To do. Return only the lines running from the line that holds "export_step(solids[0] if len(solids)" to the line that holds "points = [vertex.co", including both.

Material.
########

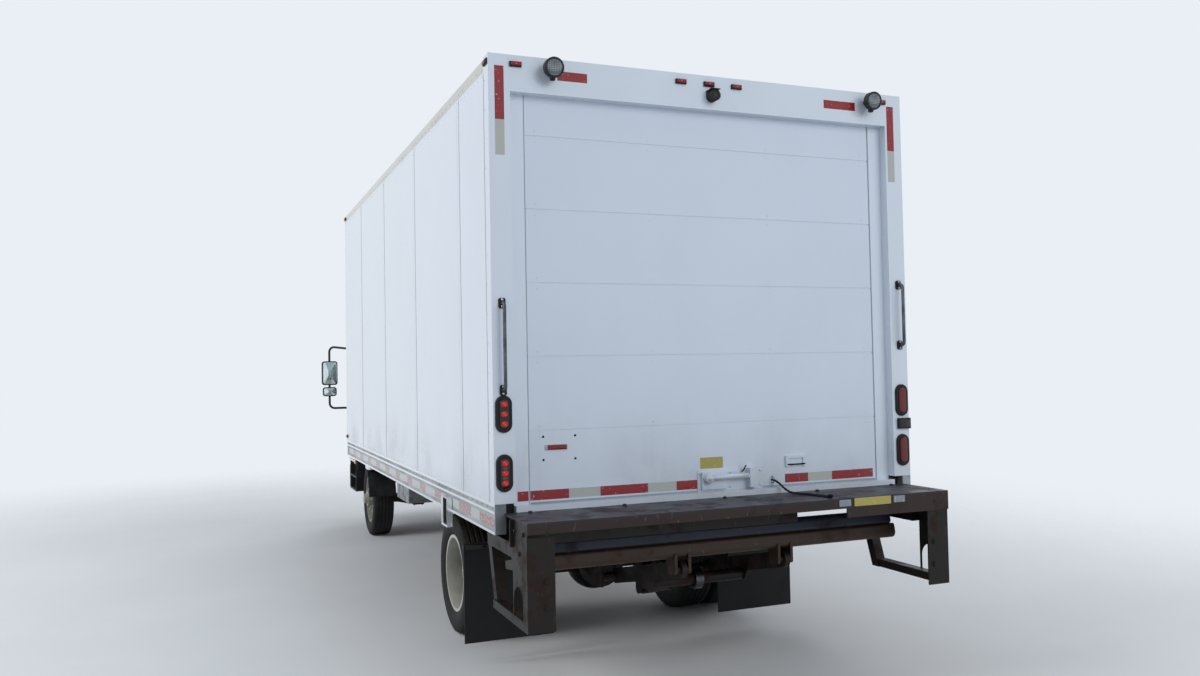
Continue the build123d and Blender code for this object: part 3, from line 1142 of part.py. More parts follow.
def folded_platform():
    """Platform and flip-over section folded on each other, with pin brackets at the arms' ends."""
    low, layer, w = PLATFORM_BOTTOM, PLATFORM_LAYER, PLATFORM_HALF_WIDTH
    slope = Pos(PLATFORM_REAR, 0, low) * Rot(0, PLATFORM_TILT, 0)
    nose, thin, shorter, narrower = 34.0, 45.0, 60.0, 20.0
    tip = PLATFORM_LENGTH
    lower = [(0, 0), (0, layer), (tip, layer), (tip, layer - thin), (tip / 2, 0)]
    upper = [(0, layer), (0, 2 * layer), (tip / 2, 2 * layer), (tip - shorter, layer + thin), (tip - shorter, layer)]
    pack = slope * side_prism(lower, (-w, w), [nose, nose / 2, 10, 10, 60])
    pack += slope * side_prism(upper, (-w + narrower, w - narrower), [nose / 2, nose, 60, 10, 0])
    ribs, rib_width, rib_depth = 5, 12.0, 14.0
    for i in range(ribs):
        bay = around(-w + (2 * i + 1) * w / ribs, 2 * w / ribs - rib_width)
        pack -= slope * block((tip / 2, tip + CUT), bay, (-CUT, layer - thin - rib_depth))
    x, z = ARM_END
    bracket_gap, bracket_sheet, pin_length = 40.0, 16.0, 100.0
    for side in (-1, 1):
        for y in around(ARM_Y, 2 * bracket_gap):
            pack += side_prism([(x - 20, z - 20), (x + 60, z - 35), (x + 90, low), (x - 20, low + 20)],
                               around(side * y, bracket_sheet), [15, 15, 0, 0])
        pack += rod("y", ARM_PIN_RADIUS, (x, side * ARM_Y, z), pin_length)
    return pack


def cylinder_axis():
    """Unit (x, z) direction from the cylinder's base to the tie tube, and the length between them."""
    return direction(CYLINDER_BASE, tie_point())


def along_cylinder(shape):
    """Places a shape built along +Z from the cylinder's base."""
    (dx, dz), _ = cylinder_axis()
    return Pos(CYLINDER_BASE[0], 0, CYLINDER_BASE[1]) * Rot(0, math.degrees(math.atan2(dx, dz)), 0) * shape


BARREL = (45.0, 365.0)     # barrel's ends, from the base pin
ROD_START = 190.0
ROD_TRAVEL = 90.0          # how far the rod goes in as the liftgate comes down


def lift_cylinder():
    """Cylinder barrel with its gland and its eye on the frame's pin."""
    eye_width, neck, gland_length, gland = 80.0, 50.0, 35.0, 6.0
    barrel = Pos(0, 0, sum(BARREL) / 2) * Cylinder(CYLINDER_RADIUS, BARREL[1] - BARREL[0])
    barrel += Pos(0, 0, BARREL[1] - gland_length / 2) * Cylinder(CYLINDER_RADIUS + gland, gland_length)
    eye = Rot(90, 0, 0) * Cylinder(CYLINDER_RADIUS, eye_width) + Pos(0, 0, 0.7 * neck) * Box(neck, 1.2 * neck, neck)
    shape = along_cylinder(barrel + eye)
    bore = BARREL[1] - ROD_START + ROD_TRAVEL
    shape -= along_cylinder(Pos(0, 0, BARREL[1]) * Cylinder(ROD_RADIUS + FIT, 2 * bore))
    return shape - rod("y", ARM_PIN_RADIUS + FIT, (CYLINDER_BASE[0], 0, CYLINDER_BASE[1]), 2 * eye_width)


def lift_rod():
    """Piston rod with the loose eye that pushes on the tie tube."""
    _, length = cylinder_axis()
    eye_wall, eye_width = 15.0, 50.0
    end = length - EYE_RADIUS - SINK
    bar = Pos(0, 0, (ROD_START + end) / 2) * Cylinder(ROD_RADIUS, end - ROD_START)
    ring = Cylinder(EYE_RADIUS + eye_wall, eye_width) - Cylinder(EYE_RADIUS, eye_width + CUT)
    return along_cylinder(bar + Pos(0, 0, length) * Rot(90, 0, 0) * ring)


SHELL = cab_shell()
LEFT_KNUCKLE, LEFT_WHEEL, LEFT_TYRE = steering_knuckle(), front_wheel(), front_tyre()
LEFT_TWINS, LEFT_TWIN_TYRES, LEFT_DOOR, LEFT_GLASS = rear_wheels(), rear_tyres(), door(SHELL), door_glass()
NODES = {
    "box_floor": box_floor(),
    "floor_bearers": floor_bearers(),
    "box_sills": box_sills(),
    "bottom_rails": bottom_rails(),
    "side_walls": side_walls(),
    "top_rails": top_rails(),
    "roof_panel": roof_panel(),
    "front_wall": front_wall(),
    "rear_frame": rear_frame(),
    "roll_up_door": roll_up_door(),
    "door_latch": door_latch(),
    "pull_strap": pull_strap(),
    "tail_lamps": tail_lamps(),
    "roof_lamps": roof_lamps(),
    "mud_flaps": mud_flaps(),
    "frame_rails": frame_rails(),
    "frame_crossmembers": frame_crossmembers(),
    "engine_block": engine_block(),
    "fuel_tank": fuel_tank(),
    "battery_box": battery_box(),
    "exhaust_muffler": exhaust_muffler(),
    "drive_shaft": drive_shaft(),
    "front_axle_beam": front_axle_beam(),
    "steering_knuckle_left": LEFT_KNUCKLE,
    "steering_knuckle_right": right(LEFT_KNUCKLE),
    "rear_axle": rear_axle(),
    "leaf_springs": leaf_springs(),
    "front_wheel_left": LEFT_WHEEL,
    "front_wheel_right": right(LEFT_WHEEL),
    "front_tyre_left": LEFT_TYRE,
    "front_tyre_right": right(LEFT_TYRE),
    "rear_wheels_left": LEFT_TWINS,
    "rear_wheels_right": right(LEFT_TWINS),
    "rear_tyres_left": LEFT_TWIN_TYRES,
    "rear_tyres_right": right(LEFT_TWIN_TYRES),
    "dock_plate": dock_plate(),
    "side_guards": side_guards(),
    "lift_frame": lift_frame(),
    "lift_arms": lift_arms(),
    "folded_platform": folded_platform(),
    "lift_cylinder": lift_cylinder(),
    "lift_rod": lift_rod(),
    "cab_floor": cab_floor(),
    "cab_back_panel": cab_back_panel(SHELL),
    "cab_sides": cab_sides(SHELL),
    "cab_roof": cab_roof(SHELL),
    "cab_front_panel": cab_front_panel(SHELL),
    "grille": grille(),
    "cab_glass": cab_glass(),
    "door_left": LEFT_DOOR,
    "door_right": right(LEFT_DOOR),
    "door_glass_left": LEFT_GLASS,
    "door_glass_right": right(LEFT_GLASS),
    "front_fenders": front_fenders(),
    "dashboard": dashboard(),
    "steering_wheel": steering_wheel(),
    "seats": seats(),
    "headlamps": headlamps(),
    "mirrors": mirrors(),
    "front_bumper": front_bumper(),
}

os.makedirs("parts", exist_ok=True)
for name, shape in NODES.items():
    solids = [Pos(ORIGIN_SHIFT, 0, 0) * solid for solid in shape.solids()]
    export_step(solids[0] if len(solids) == 1 else Compound(children=solids), f"parts/{name}.step")
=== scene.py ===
"""Dresses the low-cab box truck: finishes for every piece of the model, and the fittings that sit on it.

X runs forward, Y to the truck's left and Z up from the ground. Places are in metres and, where a function's
description says so, sizes are in mm.
"""
import math

import bmesh
import bpy
import numpy as np
from mathutils import Matrix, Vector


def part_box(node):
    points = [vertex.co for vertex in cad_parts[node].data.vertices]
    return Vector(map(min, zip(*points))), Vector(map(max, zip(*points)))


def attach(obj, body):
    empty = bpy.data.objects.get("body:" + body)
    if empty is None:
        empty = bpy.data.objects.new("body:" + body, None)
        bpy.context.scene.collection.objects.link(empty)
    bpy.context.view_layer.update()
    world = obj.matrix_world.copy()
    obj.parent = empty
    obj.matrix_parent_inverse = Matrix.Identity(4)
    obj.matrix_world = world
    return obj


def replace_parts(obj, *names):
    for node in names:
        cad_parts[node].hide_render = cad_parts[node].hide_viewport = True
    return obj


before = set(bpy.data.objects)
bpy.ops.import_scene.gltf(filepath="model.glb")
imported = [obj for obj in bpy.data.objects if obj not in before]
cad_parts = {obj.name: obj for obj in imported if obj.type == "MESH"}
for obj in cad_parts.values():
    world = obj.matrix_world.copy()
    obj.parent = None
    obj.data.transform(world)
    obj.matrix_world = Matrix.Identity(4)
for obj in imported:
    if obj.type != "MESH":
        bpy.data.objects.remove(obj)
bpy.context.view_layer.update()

MM = 0.001
TAU = 2 * math.pi


# Where the model's own pieces are

def span(node, axis):
    """Lowest and highest place of a node along an axis."""
    low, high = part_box(node)
    return low[axis], high[axis]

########

Output of the exercise.
    export_step(solids[0] if len(solids) == 1 else Compound(children=solids), f"parts/{name}.step")
=== scene.py ===
"""Dresses the low-cab box truck: finishes for every piece of the model, and the fittings that sit on it.

X runs forward, Y to the truck's left and Z up from the ground. Places are in metres and, where a function's
description says so, sizes are in mm.
"""
import math

import bmesh
import bpy
import numpy as np
from mathutils import Matrix, Vector


def part_box(node):
    points = [vertex.co for vertex in cad_parts[node].data.vertices]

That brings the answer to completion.